Start your Quarkus app:

./mvnw quarkus:dev

Manually import the data using:

# Find your Dev Services PostgreSQL container
podman ps 

podman cp allCountries.txt <container_id>:/allCountries.txt

podman exec -it <container_id> psql -U quarkus -d quarkus -c "
COPY geoname(id, name, asciiname, alternatenames, latitude, longitude, feature_class, feature_code, country_code, cc2, admin1_code, admin2_code, admin3_code, admin4_code, population, elevation, dem, timezone, modification_date) 
FROM '/allCountries.txt' 
WITH (FORMAT text, DELIMITER E'\t', NULL '')
"

After a while you’ll get a response: COPY 13337730

Visit http://localhost:8080 in your browser.

Start typing and autocomplete should kick in after 3 characters.

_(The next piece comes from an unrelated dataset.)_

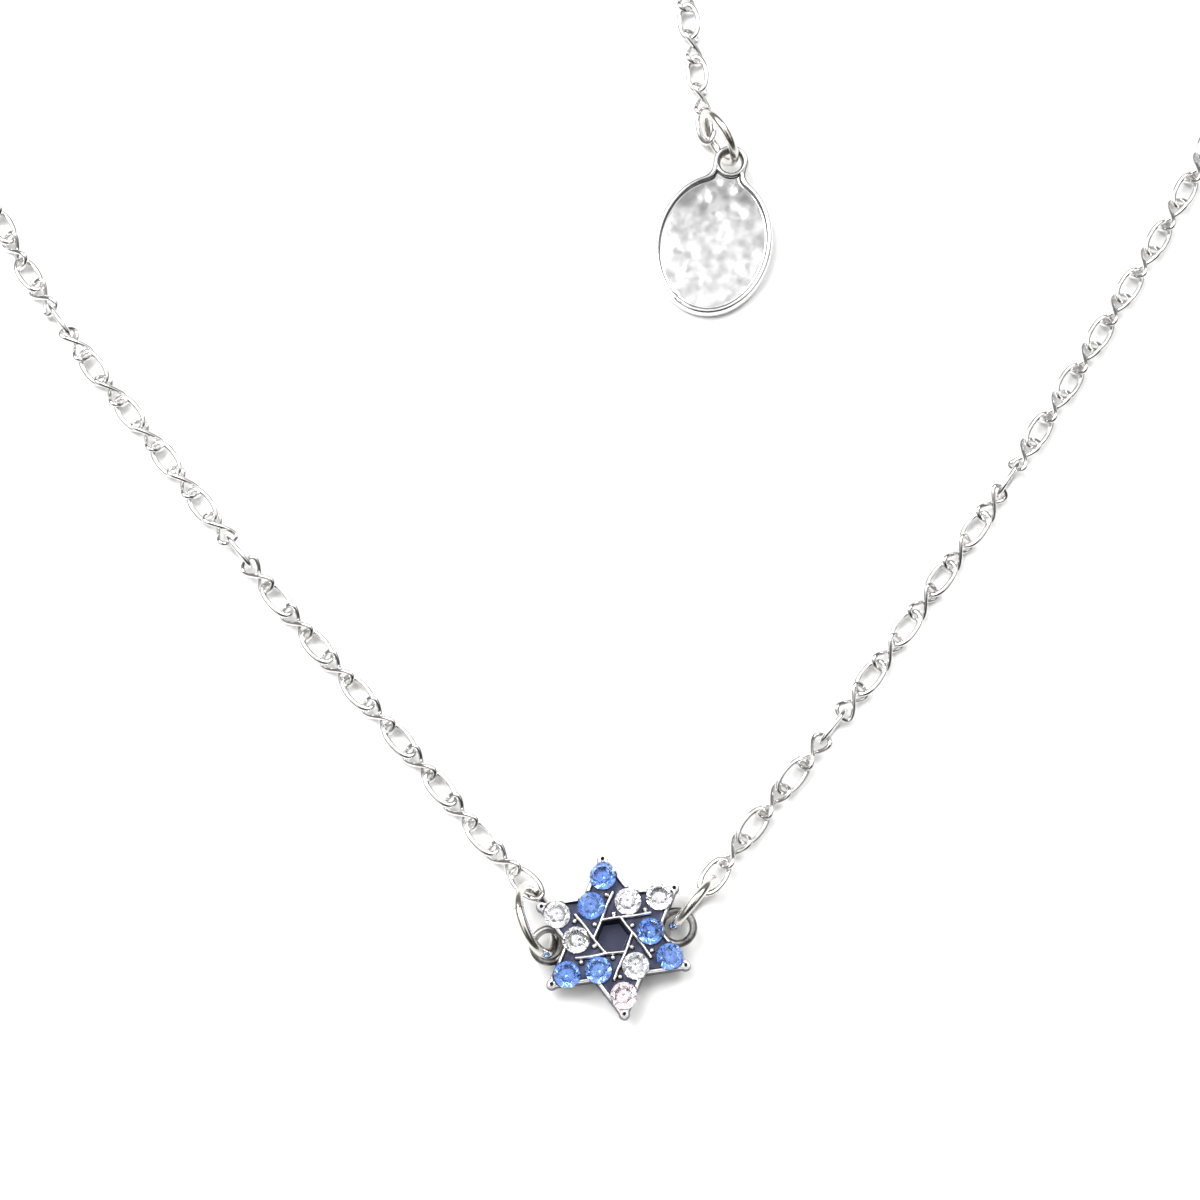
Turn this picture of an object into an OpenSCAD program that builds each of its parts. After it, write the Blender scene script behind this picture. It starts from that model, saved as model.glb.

Submit the form to view full results, sorted by population.

What You’ve Built

You now have:

• A fast autocomplete API using PostgreSQL trigram indexes

• A full-text search service

• A frontend served by Quarkus using plain HTML and JS

From here, consider adding fuzzy matching, bounding box filters, or integrating a full map-based UI. For even more power, try LangChain4j to make your search interface conversational.